HEAL: Online Incremental Recovery for Leaderless Distributed Systems Across Persistency Models
Antonis Psistakis, Burak Ocalan, Fabien Chaix, Ramnatthan Alagappan, Josep Torrellas
TL;DR
This paper presents HEAL, the first online incremental recovery scheme for leaderless distributed systems, addressing rapid fault recovery with minimal throughput impact. It defines a DDP-based framework with five persistency models and two visibility/durability concepts, introducing Partially_persisted lists and Missed_updates buffers to enable proactive, non-redundant recovery using a Buddy node. Built on MINOS, HEAL re-uses failed-durable state and allows the recovering node to participate in ongoing writes as a ShadowReplica, dramatically reducing recovery latency. Empirical results on a 6-node cluster show HEAL achieving about $120\ \mathrm{ms}$ recovery with ~${8.7}\%$ throughput degradation under $<\text{Lin},\text{Synch}>$ and outperforming both nonincremental leaderless recovery and a leader-based ZooKeeper scheme by large margins, highlighting strong practical impact for resilient, high-throughput distributed storage.
Abstract
Ensuring resilience in distributed systems has become an acute concern. In today's environment, it is crucial to develop light-weight mechanisms that recover a distributed system from faults quickly and with only a small impact on the live-system throughput. To address this need, this paper proposes a new low-overhead, general recovery scheme for modern non-transactional leaderless distributed systems. We call our scheme HEAL. On a node failure, HEAL performs an optimized online incremental recovery. This paper presents HEAL's algorithms for settings with Linearizable consistency and different memory persistency models. We implement HEAL on a 6-node Intel cluster. Our experiments running TAOBench workloads show that HEAL is very effective.
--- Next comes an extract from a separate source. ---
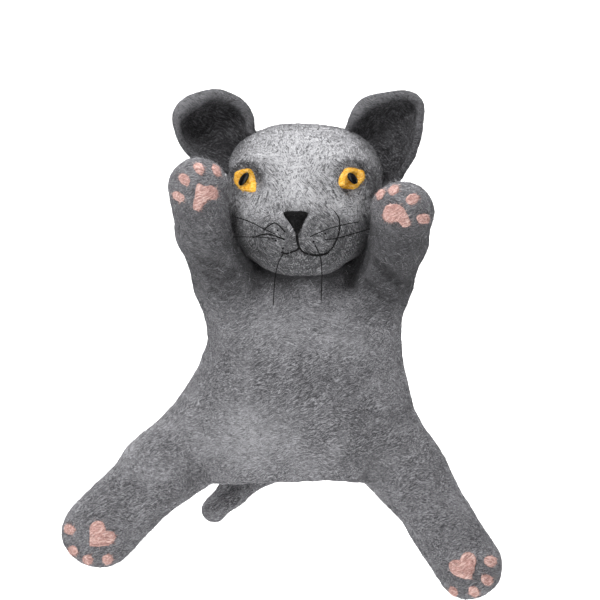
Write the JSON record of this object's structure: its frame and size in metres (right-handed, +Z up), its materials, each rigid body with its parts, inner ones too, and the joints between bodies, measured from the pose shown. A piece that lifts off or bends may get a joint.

HEAL recovers the cluster in 120 milliseconds on average, while reducing the throughput of the running workload by an average of 8.7%. In contrast, a conventional recovery scheme for leaderless systems needs 360 seconds to recover, reducing the throughput of the system by 16.2%. Finally, compared to an incremental recovery scheme for a state-of-the-art leader-based system, HEAL reduces the average recovery latency by 20.7x and the throughput degradation by 62.4%.